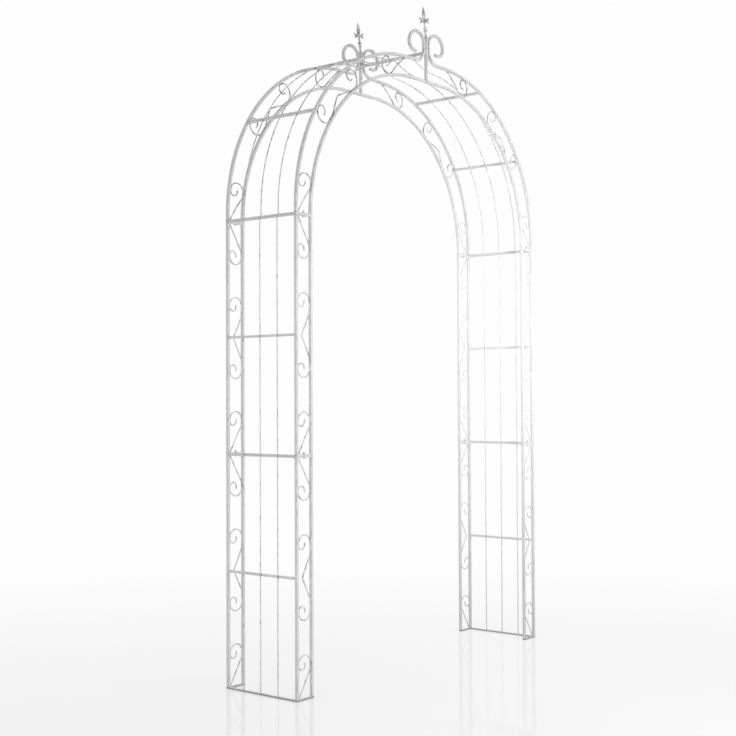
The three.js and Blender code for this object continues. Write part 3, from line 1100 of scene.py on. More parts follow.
@dataclass(frozen=True)
class Scrolls:
    """The scroll rods of one kind of ladder. They reach along it to the inner tube, and then to their curl."""

    foot_reach: float
    vertex_reach: float
    curl_reach: float
    vertex_share: float
    bend: float = 0.014
    hook_share: float = 0.54
    hook_run: float = 0.003
    tip_run: float = 0.006
    curl_steps: int = 18
    hook_steps: int = 14
    blunt_run: float = 0.3
    blunt_taper: float = 0.72
    foot_shift: float = 0.001
    foot_weld: float = 0.002
    touch_weld: Flat = (0.010, 0.0012)
    curl_weld: Flat = (-0.001, -0.0016)

    def curl(self, start: float) -> list[Flat]:
        """Gives the curl from the inner tube over to the outer one, with its hook.

        Args:
            start: Where the curl leaves the inner tube.

        Returns:
            The line.
        """
        radius = (FAR - NEAR) / 2
        hook = radius * self.hook_share
        turn = start - self.hook_run
        over = arc((start, FAR - radius), radius, QUARTER, -QUARTER, self.curl_steps)
        back = arc((turn, NEAR + hook), hook, -QUARTER, -3 * QUARTER, self.hook_steps)
        return [*over, *back, (turn + self.tip_run, NEAR + 2 * hook)]

    def half(self, foot: Flat) -> list[Flat]:
        """Gives the line of a scroll that starts at the foot of the ladder."""
        touch, start = (foot[0] + self.foot_reach, FAR), (foot[0] + self.curl_reach, FAR)
        return [foot, *rounded(foot, touch, start, self.bend), *self.curl(start[0])]

    def double(self, middle: float) -> list[Flat]:
        """Gives a scroll with a curl at both ends.

        Args:
            middle: The place of its vertex along the ladder.

        Returns:
            The line.
        """
        vertex = (middle, NEAR + (FAR - NEAR) * self.vertex_share)
        arms = []
        for way in (-1, 1):
            touch, start = ((middle + way * reach, FAR) for reach in (self.vertex_reach, self.curl_reach))
            end = [(middle + way * a, c) for a, c in self.curl(self.curl_reach)]
            arms.append([*rounded(vertex, touch, start, self.bend), *end])
        down, up = arms
        return [*reversed(down), *rounded(down[0], vertex, up[0], self.bend), *up]

    def arm_welds(self, foot: float, reach: float, way: int = 1) -> list[Flat]:
        """Gives the spots where an arm is welded to the inner tube and its curl to the outer one.

        Args:
            foot: Where the arm starts.
            reach: Its reach to the inner tube.
            way: 1 where it runs up the ladder, -1 where it runs down.

        Returns:
            The two spots.
        """
        touch, curl = self.touch_weld, self.curl_weld
        return [(foot + way * (reach + touch[0]), FAR + touch[1]),
                (foot + way * (self.curl_reach + curl[0]), NEAR + curl[1])]

    def rods(self, lines: Iterable[Sequence[Vector]]) -> list[Object]:
        """Bends scroll rods along their centre lines, each with a blunt tip at its last end.

        Args:
            lines: The centre lines.

        Returns:
            The rods.
        """
        rods = []
        for line in lines:
            run = line[1] - line[0]
            bar = DrawnBar(RoundRod(PLAN.scroll_rod), line[0], math.atan2(run.x, run.z)).follow(line[1:])
            rods.append(bar.straight(PLAN.scroll_rod * self.blunt_run).swell(self.blunt_taper).close(RUB_AND_SHADE.scroll))
        return rods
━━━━
* [YOUR OBJECTIVE]: Give the lines again, exactly as they stand, from the beginning of the data through the line with "scroll rods of".

* [EXERCISE RESPONSE]:
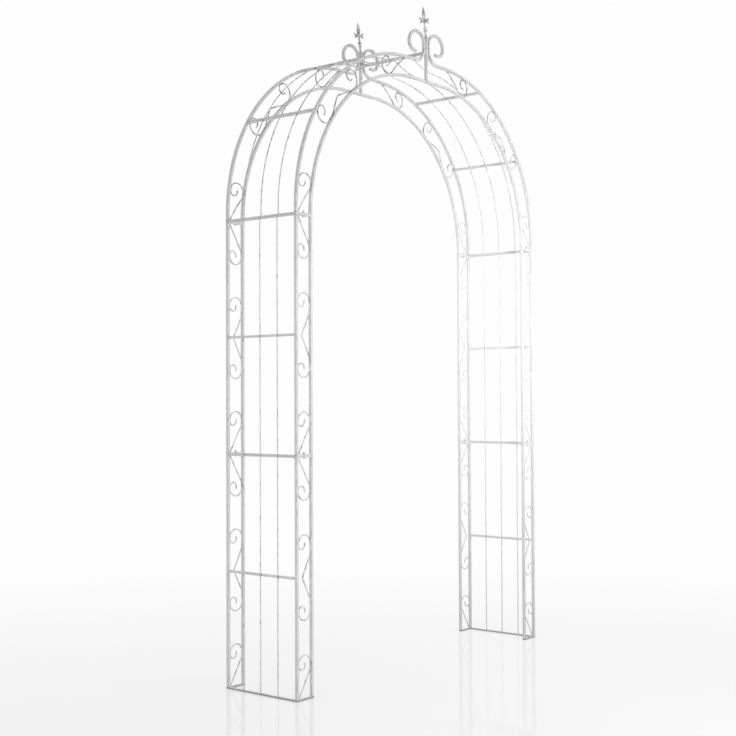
The three.js and Blender code for this object continues. Write part 3, from line 1100 of scene.py on. More parts follow.
@dataclass(frozen=True)
class Scrolls:
    """The scroll rods of one kind of ladder. They reach along it to the inner tube, and then to their curl."""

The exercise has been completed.